_Dataset excerpt_.
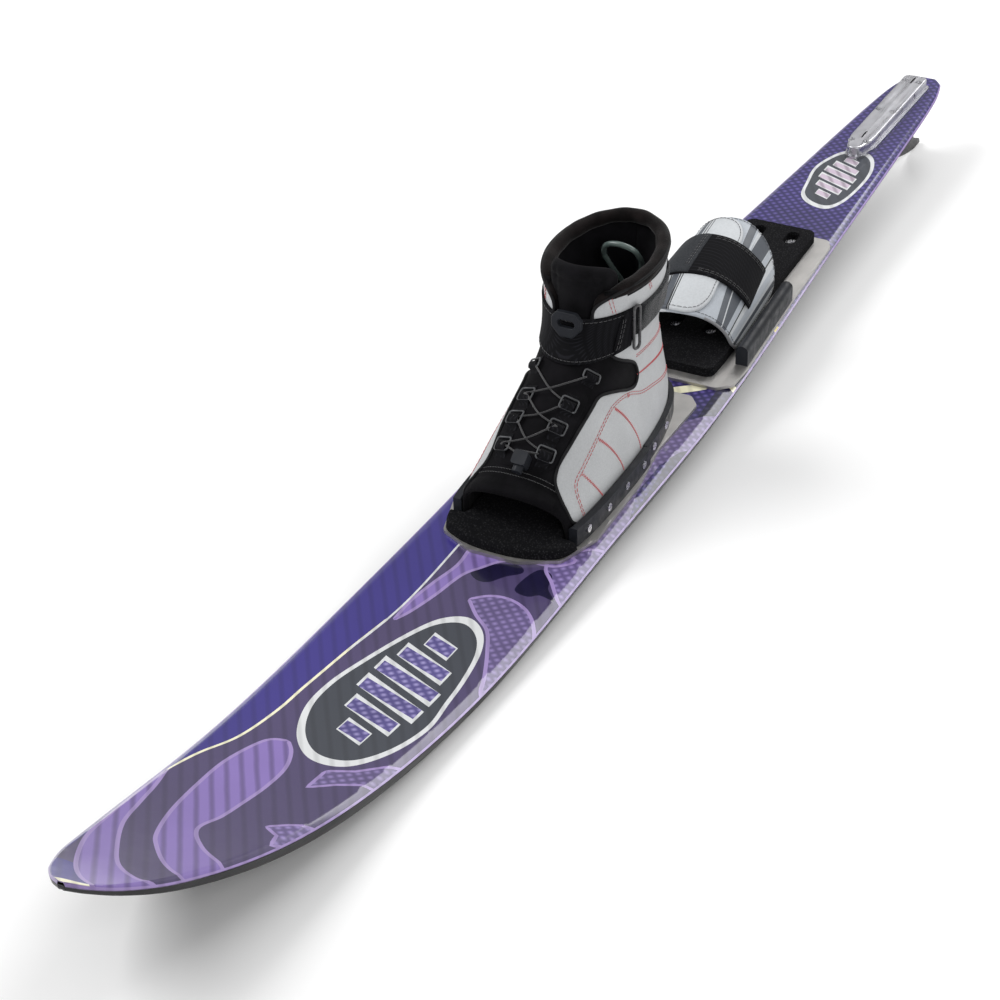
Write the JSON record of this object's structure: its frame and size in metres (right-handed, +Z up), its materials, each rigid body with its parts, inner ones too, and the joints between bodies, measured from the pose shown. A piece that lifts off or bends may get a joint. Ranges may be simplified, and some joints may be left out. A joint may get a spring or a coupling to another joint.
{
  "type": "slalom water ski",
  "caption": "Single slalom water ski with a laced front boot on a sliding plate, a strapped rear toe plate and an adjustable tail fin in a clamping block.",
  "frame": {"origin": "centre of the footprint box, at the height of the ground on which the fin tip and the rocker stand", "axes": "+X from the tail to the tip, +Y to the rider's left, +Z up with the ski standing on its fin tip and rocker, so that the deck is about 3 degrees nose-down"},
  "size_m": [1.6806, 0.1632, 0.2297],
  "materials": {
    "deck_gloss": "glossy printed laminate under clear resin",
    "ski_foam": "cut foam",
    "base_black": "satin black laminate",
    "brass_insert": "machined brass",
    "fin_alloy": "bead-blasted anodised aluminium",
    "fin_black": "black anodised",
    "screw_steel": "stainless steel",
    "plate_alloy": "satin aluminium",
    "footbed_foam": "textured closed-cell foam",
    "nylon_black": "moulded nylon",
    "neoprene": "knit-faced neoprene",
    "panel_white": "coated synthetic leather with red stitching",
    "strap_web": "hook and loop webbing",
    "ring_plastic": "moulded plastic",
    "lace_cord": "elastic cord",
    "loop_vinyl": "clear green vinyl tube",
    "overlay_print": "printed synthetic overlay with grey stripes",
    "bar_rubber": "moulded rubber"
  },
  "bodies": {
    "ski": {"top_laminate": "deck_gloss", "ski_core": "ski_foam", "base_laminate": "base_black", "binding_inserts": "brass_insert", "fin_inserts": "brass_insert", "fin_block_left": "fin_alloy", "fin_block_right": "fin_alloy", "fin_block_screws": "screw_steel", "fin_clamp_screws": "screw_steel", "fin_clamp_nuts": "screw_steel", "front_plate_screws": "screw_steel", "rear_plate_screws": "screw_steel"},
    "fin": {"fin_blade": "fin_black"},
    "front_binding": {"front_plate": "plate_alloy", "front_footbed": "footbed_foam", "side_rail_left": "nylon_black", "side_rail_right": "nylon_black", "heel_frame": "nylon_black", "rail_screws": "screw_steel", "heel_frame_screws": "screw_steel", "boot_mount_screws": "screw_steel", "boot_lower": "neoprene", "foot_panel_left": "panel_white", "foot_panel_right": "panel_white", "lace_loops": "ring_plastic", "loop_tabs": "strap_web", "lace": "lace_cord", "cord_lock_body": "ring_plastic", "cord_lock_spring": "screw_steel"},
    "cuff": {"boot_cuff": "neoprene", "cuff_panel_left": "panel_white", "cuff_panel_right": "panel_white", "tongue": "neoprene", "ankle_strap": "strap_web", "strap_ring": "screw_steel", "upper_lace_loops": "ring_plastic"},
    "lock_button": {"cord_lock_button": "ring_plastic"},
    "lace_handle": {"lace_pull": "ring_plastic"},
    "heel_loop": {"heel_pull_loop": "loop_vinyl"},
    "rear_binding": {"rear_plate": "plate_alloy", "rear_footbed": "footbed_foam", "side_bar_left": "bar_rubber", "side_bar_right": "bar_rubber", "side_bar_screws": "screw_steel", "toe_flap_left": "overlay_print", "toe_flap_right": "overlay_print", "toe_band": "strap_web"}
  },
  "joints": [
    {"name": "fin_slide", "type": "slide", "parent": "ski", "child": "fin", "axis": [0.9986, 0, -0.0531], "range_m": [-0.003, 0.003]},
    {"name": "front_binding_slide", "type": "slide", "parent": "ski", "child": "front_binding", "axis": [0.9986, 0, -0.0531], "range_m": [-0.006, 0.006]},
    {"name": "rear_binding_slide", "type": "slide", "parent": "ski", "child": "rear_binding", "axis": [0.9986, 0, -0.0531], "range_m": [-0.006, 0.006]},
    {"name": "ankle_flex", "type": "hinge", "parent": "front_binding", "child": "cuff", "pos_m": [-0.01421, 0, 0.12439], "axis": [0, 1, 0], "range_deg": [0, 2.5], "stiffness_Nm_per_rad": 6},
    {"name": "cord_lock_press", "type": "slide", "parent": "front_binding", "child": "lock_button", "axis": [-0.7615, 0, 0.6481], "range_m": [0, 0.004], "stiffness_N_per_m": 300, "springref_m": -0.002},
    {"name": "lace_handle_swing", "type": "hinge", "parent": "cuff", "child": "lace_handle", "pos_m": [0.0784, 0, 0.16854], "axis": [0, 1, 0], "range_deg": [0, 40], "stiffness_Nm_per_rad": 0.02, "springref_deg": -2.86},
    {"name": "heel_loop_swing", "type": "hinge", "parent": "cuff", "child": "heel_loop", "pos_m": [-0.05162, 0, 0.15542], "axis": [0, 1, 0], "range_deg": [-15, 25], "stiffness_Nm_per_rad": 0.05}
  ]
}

_Task prompt_.
Find how many lines of the listing include the string "bodies" and give that number, nothing else.

_Response_.
2